If, likewise, you leave $ out, the match may ignore an invalid trail. For example, "A0-MMMMAAMAM" would match "A0-M".
Using \d is usually preferred, as is \w for alphanumerics, \s for spaces, \D for non-digit, \W for non-alphanumeric or \S for non-space. But you must be careful that \d is not being treated as an escape sequence.
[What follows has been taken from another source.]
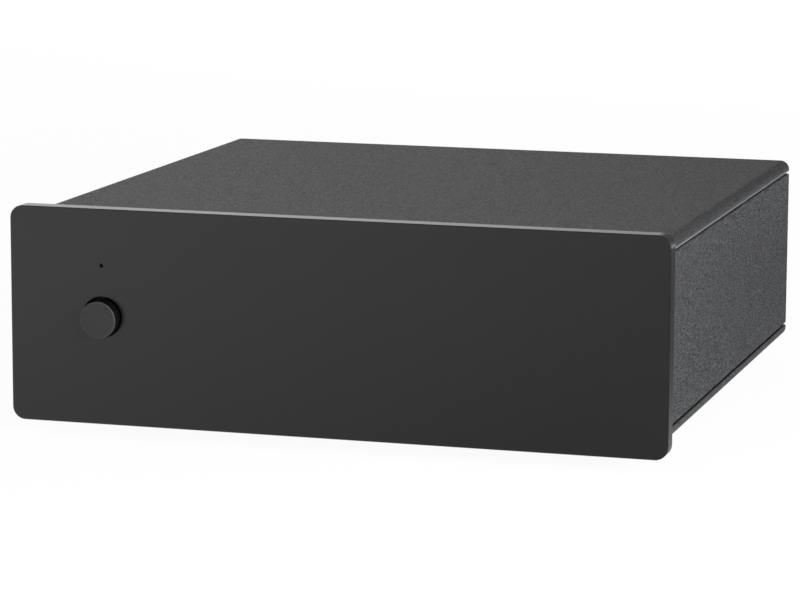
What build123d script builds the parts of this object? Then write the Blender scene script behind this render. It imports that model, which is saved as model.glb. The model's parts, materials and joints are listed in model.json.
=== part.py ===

You might need to write it \\d instead.
{x,y} means the last match must occur between x and y times.
? means the last match must occur once or not at all.
When using (), it is treated as one match. (ABC)? will match ABC or nothing at all.
I’d use this regular expression:
^(?:[1-9]\d{0,2}-(?:M|[1-9]\d{0,2})|A[1-9]\d{0,2}-A?[1-9]\d{0,2})$
This matches either:
<number>-M or <number>-<number>
A<number>-<number> or A<number>-A<number>
Additionally <number> must not begin with a 0.